Ton Koopman, Silbermann organ
With the possible exception of the Gregorian chant-descended hymn “O come, O come Emmanuel” no tune better captures the spirit of the Advent season than Martin Luther’s 1523 composition (both tune and words), Nun komm’ der Heiden Heiland (Now, come, Saviour of the Nations). Our service today offers no fewer than six unique settings of this tune.
Three of those settings are the triad of organ preludes from Bach’s Leipzig Chorales, BWV 659-661. The haunting BWV 659, perhaps Bach’s most sublime setting of any melody for the organ, is written in a style known as alio modo, in which imitative voices in the left hand and an ornamented solo line in the right are united, phrase by phrase, over a simple independent ‘walking bass’ in the pedal. BWV 660 is a more academically- oriented trio in which left hand and pedal trade references to the first musical phrase of the tune, while the right hand presents the entire tune, again well-ornamented. BWV 661 is a grand and vigorous full organ setting in which the pedal presents the entire tune while the right hand offers a three-voice fugue based more loosely on the tune material.

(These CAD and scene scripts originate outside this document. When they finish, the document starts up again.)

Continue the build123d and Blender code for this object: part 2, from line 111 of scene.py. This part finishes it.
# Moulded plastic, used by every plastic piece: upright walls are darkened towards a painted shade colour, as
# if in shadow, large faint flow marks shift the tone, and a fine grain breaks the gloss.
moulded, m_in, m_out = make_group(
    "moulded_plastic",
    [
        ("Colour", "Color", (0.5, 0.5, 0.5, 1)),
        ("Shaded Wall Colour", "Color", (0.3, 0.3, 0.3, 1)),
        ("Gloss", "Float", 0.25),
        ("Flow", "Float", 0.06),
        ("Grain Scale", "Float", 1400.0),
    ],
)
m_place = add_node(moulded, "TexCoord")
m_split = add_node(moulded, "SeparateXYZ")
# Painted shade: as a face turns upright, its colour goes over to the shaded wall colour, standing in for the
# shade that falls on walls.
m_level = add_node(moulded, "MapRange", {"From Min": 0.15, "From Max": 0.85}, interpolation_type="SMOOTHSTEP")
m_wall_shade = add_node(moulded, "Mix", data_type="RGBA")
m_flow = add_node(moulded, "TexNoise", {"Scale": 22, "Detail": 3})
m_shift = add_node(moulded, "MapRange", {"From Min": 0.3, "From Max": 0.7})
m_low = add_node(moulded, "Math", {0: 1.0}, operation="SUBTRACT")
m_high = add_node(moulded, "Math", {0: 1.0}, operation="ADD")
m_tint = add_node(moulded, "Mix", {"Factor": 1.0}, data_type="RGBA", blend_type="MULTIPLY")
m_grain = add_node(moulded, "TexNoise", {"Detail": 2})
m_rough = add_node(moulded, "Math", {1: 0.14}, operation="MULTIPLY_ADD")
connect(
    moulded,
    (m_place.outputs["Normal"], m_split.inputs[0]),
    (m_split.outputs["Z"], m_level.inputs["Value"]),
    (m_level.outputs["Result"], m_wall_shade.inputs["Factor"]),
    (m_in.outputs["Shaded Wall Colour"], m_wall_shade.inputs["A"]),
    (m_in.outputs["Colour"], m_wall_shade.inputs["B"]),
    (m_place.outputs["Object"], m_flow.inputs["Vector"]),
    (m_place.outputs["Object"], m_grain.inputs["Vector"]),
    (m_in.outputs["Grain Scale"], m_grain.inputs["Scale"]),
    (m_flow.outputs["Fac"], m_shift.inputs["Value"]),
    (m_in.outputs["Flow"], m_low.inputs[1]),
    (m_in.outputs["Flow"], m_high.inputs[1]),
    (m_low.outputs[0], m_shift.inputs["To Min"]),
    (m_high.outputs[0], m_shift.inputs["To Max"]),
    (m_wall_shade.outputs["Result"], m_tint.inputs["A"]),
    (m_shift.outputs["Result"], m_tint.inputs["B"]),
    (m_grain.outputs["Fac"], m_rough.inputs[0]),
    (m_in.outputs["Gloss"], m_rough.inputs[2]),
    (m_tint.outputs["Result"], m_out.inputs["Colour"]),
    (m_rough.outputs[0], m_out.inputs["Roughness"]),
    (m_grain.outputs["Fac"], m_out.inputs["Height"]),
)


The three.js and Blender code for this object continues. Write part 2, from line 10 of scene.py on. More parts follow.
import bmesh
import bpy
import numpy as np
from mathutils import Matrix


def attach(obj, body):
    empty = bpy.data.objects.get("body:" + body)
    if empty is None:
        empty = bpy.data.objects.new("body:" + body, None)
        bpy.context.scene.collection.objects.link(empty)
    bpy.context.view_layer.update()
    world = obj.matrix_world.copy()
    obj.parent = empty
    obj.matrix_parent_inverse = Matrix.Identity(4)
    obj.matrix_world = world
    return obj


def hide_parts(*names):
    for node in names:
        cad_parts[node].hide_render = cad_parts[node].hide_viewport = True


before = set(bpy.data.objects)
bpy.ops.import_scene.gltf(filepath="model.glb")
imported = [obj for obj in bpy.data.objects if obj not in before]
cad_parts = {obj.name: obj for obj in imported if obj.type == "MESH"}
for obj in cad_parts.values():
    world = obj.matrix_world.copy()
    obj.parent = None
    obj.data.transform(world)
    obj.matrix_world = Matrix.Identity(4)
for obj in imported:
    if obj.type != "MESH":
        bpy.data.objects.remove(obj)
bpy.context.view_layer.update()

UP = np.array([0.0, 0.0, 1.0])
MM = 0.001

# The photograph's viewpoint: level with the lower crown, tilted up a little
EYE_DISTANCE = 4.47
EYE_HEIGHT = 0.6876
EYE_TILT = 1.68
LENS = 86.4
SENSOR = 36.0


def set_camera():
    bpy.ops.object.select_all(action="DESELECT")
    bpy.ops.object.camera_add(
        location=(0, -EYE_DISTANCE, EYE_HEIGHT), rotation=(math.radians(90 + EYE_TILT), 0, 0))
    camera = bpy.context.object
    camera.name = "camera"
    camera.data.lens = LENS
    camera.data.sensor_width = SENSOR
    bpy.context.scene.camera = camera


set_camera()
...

The other three settings of the tune appear in the latter part of today’s service, first a duet and chorale taken from one of Bach’s four Advent Cantatas, BWV 36, Schwingt freudig euch empor. The duet Brooke, Nancy and I offer today, originally scored for two oboes d’amore and continuo, presents the tune richly ornamented by both voices, the two solo instruments, and the continuo line in roughly equal partnership. The chorale that closes Cantata 36 turns out to be the exact words of our usual Doxology, but, you guessed it, set to our “Melodie von heute.”
Briefly, what is it about this tune, which continues to appear regularly in hymn books 500 years later (although, alas, not our Book of Praise)? It has a few unusual properties, most obviously that the first and fourth phrases are identical. And though to our ears it lies solidly in the key of G minor, it skips the all-important raised leading note (F#) we usually like in minor keys (if your ears are trained and tuned in to this sort of thing you might notice that today’s many Bach settings, despite the difficulty voices have in singing it before the B-flat that must follow, often add it).
The unusual structure of Nun komm’ (the last phrase being the same as the first) might be as simple as helping illiterate 16th century congregations in learning, let’s remember, mostly for the FIRST time EVER, to sing hymns at all, especially in their own spoken languages. The F-natural on the third note of the first and last phrases suggest the musical time Luther lived in, not yet by any means moved on to the more recent major/minor hegemony that seemed to abolish the older church modes except as a theoretical abstraction. Also, it’s not hard to see why simple intervals (like the perfect fourth from F-natural to B-flat) would be easier and more intuitive to help get the Church’s first real foray into full-congregational singing.
Finally, I have added an ‘Amen’ setting to my series composed for the RPC Choir. In it our wonderful altos, who so often suffer with simple and repetitive parts while others enjoy singing the real tune, are given the tune throughout, while the other parts add an ornamental tapestry befitting the entreaty of a coming Saviour.